= André Roch =

Swiss mountain climber (1906–2002)

André Roch (21 August 1906 in Hermance, Switzerland – 19 November 2002 in Geneva) was a Swiss mountaineer, avalanche researcher and expert, skier, resort developer, engineer, and author. Roch is best known for having planned and surveyed the Aspen, Colorado, ski resort, and also as an adviser on avalanche management whose expertise was sought throughout the world.

==Early life==
Roch was born near Geneva, Switzerland, in 1906, the son of an academic physician who would later become the president of the University of Geneva. He was introduced to mountain sports by his father, who was an avid climber, and he learned to ski at an early age. He won both the downhill and the slalom races at the 1927 Student Olympics in Italy. In his youth he traveled and pursued university education in the United States.

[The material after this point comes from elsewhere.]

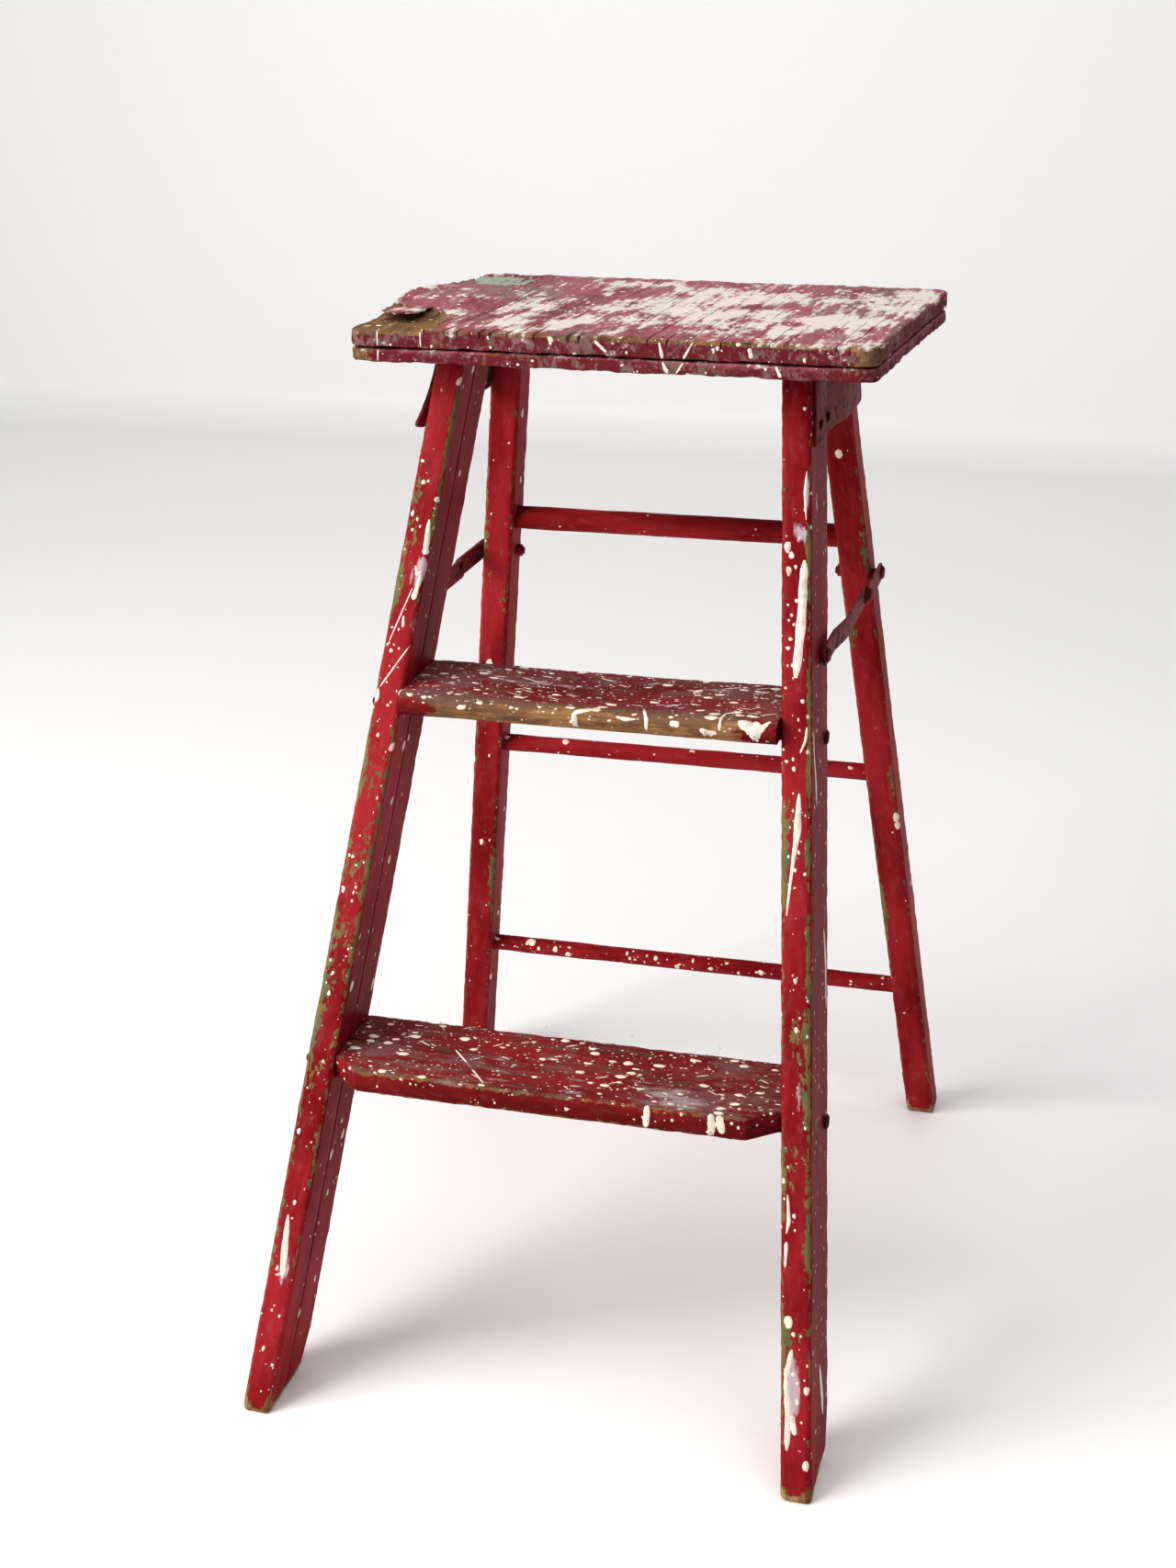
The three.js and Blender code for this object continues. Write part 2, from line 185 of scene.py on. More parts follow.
def block(name: str, low: Vector, high: Vector) -> bpy.types.Object:
    """A sawn block between two corners, the start of every wooden piece.

    Args:
        name: the piece's name.
        low: its lowest corner.
        high: its highest corner.
    Returns:
        The block, with its place in its mesh.
    """
    bpy.ops.mesh.primitive_cube_add(size=1, location=(low + high) / 2)
    piece = bpy.context.object
    piece.name = piece.data.name = name
    take(piece)
    bpy.ops.transform.resize(value=high - low)
    bpy.ops.object.transform_apply(location=True, rotation=True, scale=True)
    return piece


def copy_of(node: str, name: str) -> bpy.types.Object:
    """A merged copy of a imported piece, to cut with or to shape further.

    Args:
        node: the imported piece's name.
        name: the copy's name.
    Returns:
        The copy, riding on nothing yet.
    """
    piece = bpy.data.objects.new(name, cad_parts[node].data.copy())
    bpy.context.scene.collection.objects.link(piece)
    piece.data.materials.clear()
    with Bench(piece):
        bpy.ops.mesh.select_all(action="SELECT")
        bpy.ops.mesh.remove_doubles(threshold=0.01 * MM)
        bpy.ops.mesh.dissolve_limited(angle_limit=math.radians(1))
    return piece


def finish_modifier(piece: bpy.types.Object, modifier: bpy.types.Modifier) -> None:
    """Applies a modifier to its piece."""
    take(piece)
    bpy.ops.object.modifier_apply(modifier=modifier.name)


def join(pieces: Sequence[bpy.types.Object], name: str) -> bpy.types.Object:
    """Joins meshes into one piece.

    Args:
        pieces: the meshes.
        name: the joined piece's name.
    Returns:
        The joined piece.
    """
    take(pieces[0])
    for piece in pieces:
        piece.select_set(True)
    if len(pieces) > 1:
        bpy.ops.object.join()
    pieces[0].name = pieces[0].data.name = name
    return pieces[0]


def cut(piece: bpy.types.Object, tools: Sequence[bpy.types.Object]) -> None:
    """Cuts the tools' shapes out of a piece, and throws the tools away.

    Args:
        piece: what is cut.
        tools: closed meshes that don't overlap each other.
    """
    tool = join(tools, "cutter")
    modifier = piece.modifiers.new("cut", "BOOLEAN")
    modifier.object = tool
    modifier.operation = "DIFFERENCE"
    modifier.solver = "EXACT"
    finish_modifier(piece, modifier)
    bpy.data.objects.remove(tool)


def places(piece: bpy.types.Object) -> np.ndarray:
    """The places of a piece's vertices.

    Args:
        piece: the piece.
    Returns:
        Their coordinates, a row each.
    """
    found = np.empty(len(piece.data.vertices) * 3)
    piece.data.vertices.foreach_get("co", found)
    return found.reshape(-1, 3)


def put_back(piece: bpy.types.Object, moved: np.ndarray) -> None:
    """Sets the piece's vertices, a row each."""
    piece.data.vertices.foreach_set("co", moved.astype(np.float32).ravel())
    piece.data.update()


def roughen(piece: bpy.types.Object, size: float, strength: float, weights: np.ndarray | None = None,
            direction: str = "NORMAL", middle: float = 0.5) -> None:
    """Moves a piece's surface by a cloudy pattern, as years of knocks do.

    Args:
        piece: the piece.
        size: how far apart the dents are.
        strength: how far the surface moves between the pattern's darkest and lightest.
        weights: how much each vertex moves, from 0 to 1, or None for all of it.
        direction: the axis moved along, or the normal.
        middle: the pattern's value that doesn't move.
    """
    pattern = bpy.data.textures.new("dents", "CLOUDS")
    pattern.noise_scale = size
    pattern.noise_depth = 2
    modifier = piece.modifiers.new("roughen", "DISPLACE")
    modifier.texture = pattern
    modifier.texture_coords = "LOCAL"
    modifier.direction = direction
    modifier.strength = strength
    modifier.mid_level = middle
    if weights is not None:
        group = piece.vertex_groups.new(name="loose")
        for index in np.nonzero(weights > 0.01)[0]:
            group.add([int(index)], float(weights[index]), "REPLACE")
        modifier.vertex_group = group.name
    finish_modifier(piece, modifier)
    piece.vertex_groups.clear()


def edge_closeness(at: np.ndarray, low: Sequence[float], high: Sequence[float], reach: float) -> np.ndarray:
    """How near each point is to the edges of a box that it lies on.

    Args:
        at: the points, a row each.
        low: the box's lowest corner.
        high: the box's highest corner.
        reach: how far from an edge the closeness falls to zero.
    Returns:
        The closeness, 1 on an edge.
    """
    gaps = np.minimum(at - np.array(low), np.array(high) - at)
    return np.clip(1 - np.sort(gaps, axis=1)[:, 1] / reach, 0, 1)


@dataclass(frozen=True)
class Spot:
    """A soft patch on a piece, in the piece's own upright coordinates."""

    centre: tuple[float, float, float]
    reach: tuple[float, float, float]
    amount: float = 1.0


def patches(at: np.ndarray, spots: Sequence[Spot]) -> np.ndarray:
    """The sum of the soft patches at each point, no more than one.

    Args:
        at: the points, a row each.
        spots: the patches.
    Returns:
        The amount at each point.
    """
    total = np.zeros(len(at))
    for spot in spots:
        away = (at - np.array(spot.centre)) / np.array(spot.reach)
        total += spot.amount * np.exp(-(away**2).sum(axis=1))
    return np.clip(total, 0, 1)


def mark(piece: bpy.types.Object, **values: np.ndarray) -> None:
    """Stores named values on the piece's vertices for its finish to read.

    Args:
        piece: the piece.
        values: for each name, a number or a row of three for every vertex.
    """
    for name, value in values.items():
        kind, key = ("FLOAT_VECTOR", "vector") if value.ndim == 2 else ("FLOAT", "value")
        attribute = piece.data.attributes.new(name, kind, "POINT")
        attribute.data.foreach_set(key, value.astype(np.float32).ravel())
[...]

==Mountaineering accomplishments==
Roch became a member of the Swiss Alpine Club in 1928 and later became the president of its Geneva section. While a university student at Reed College in Oregon in 1931, Roch was a member of the Cascade Ski Club. On 26 April 1931 Roch, together with two fellow members of the Cascade Ski Club, Hjalmar Hvam and Arne Stene, became the first to descend on skis from the summit of Mount Hood.

Beginning in 1931, Roch made the first ascent of many routes in the Mont Blanc Massif. Over the course of his life, Roch made 25 first ascents in the Alps and 27 first ascents in Asia. Mont Forel in Schweizerland, East Greenland was first climbed by a Swiss expedition led by André Roch in 1938.

In 1952, at the age of 45, he was the most experienced member of a group of four Swiss climbers who, along with Tenzing Norgay, pioneered the route on Mount Everest which Edmund Hillary and Tenzing Norgay used to reach the summit the following year. Two members of the 1952 expedition, Raymond Lambert and Norgay, reached to within 200 meters (656 feet) of the summit before being forced to turn back due to severe weather conditions and lack of oxygen.

He last climbed in the Himalayas at age 84. Roch drew on these experiences to publish more than a dozen books on mountaineering.

==Avalanche expert==
Roch joined the Swiss Federal Institute for Snow and Avalanche Research in the late 1930s and became head of the section on snow and avalanche mechanics and avalanche control. During this period, Roch published many scientific articles on avalanche prediction, snow pack evaluation, and glaciation. Roch contributed to advances in avalanche safety in the Alps, in Scotland, and in the US. He was the first to describe the different types of snow pack that occur in the United States, and it was his lectures and published papers that prompted the US Forest Service to set up facilities at several western sites to study avalanche safety and prevention.

Over the course of his career, he was a consultant on avalanche issues to private corporations, government agencies and courts in various countries.

His experience with avalanches extended beyond scientific observation, as he was personally caught in an avalanche on three occasions, and also was skiing with his son when his son was swept away by an avalanche. After he and his son had survived these events, his best-known quote became "The avalanche does not know that you are an expert."

==Aspen resort development==

Andre Roch Skiing, by Fritz Kaeser (gift of Milly Kaeser) Raclin Murphy Museum of Art

By 1936, Roch was already renowned as an expert on avalanche prediction, and also as a climbing guide. Colorado investors, Ted Ryan, and two-time Olympic bobsled gold-medalist Billy Fiske consequently hired Roch to come to Aspen, Colorado, to assist in development of a ski resort. Roch conducted a survey of Hayden Peak, and laid out trails for the resort that remains at Aspen today. While in the valley, he gave ski lessons and helped form what later became the Aspen Ski Club, (known today as the Aspen Valley Ski and Snowboard Club). The first ski trail, Roch Run, opened in 1937, but while awaiting further funding, World War II broke out and development halted. When the resort opened in 1946, a ski racing trophy, the Roch Cup, was awarded to the winner of the combined downhill and slalom race at Aspen. This trophy commemorating Roch has been won at various times by noted skiers including Billy Kidd, Franz Klammer and A. J. Kitt.

==Personal life==
Roch was married twice. He had three children – one son and two daughters – with his wife Emilie Dollfus. Roch suffered personal tragedy when one of his daughters, along with her friend, were killed in a climbing accident in 1962. This accident would have taken Roch's life as well if a rope connecting him to his daughter had not broken.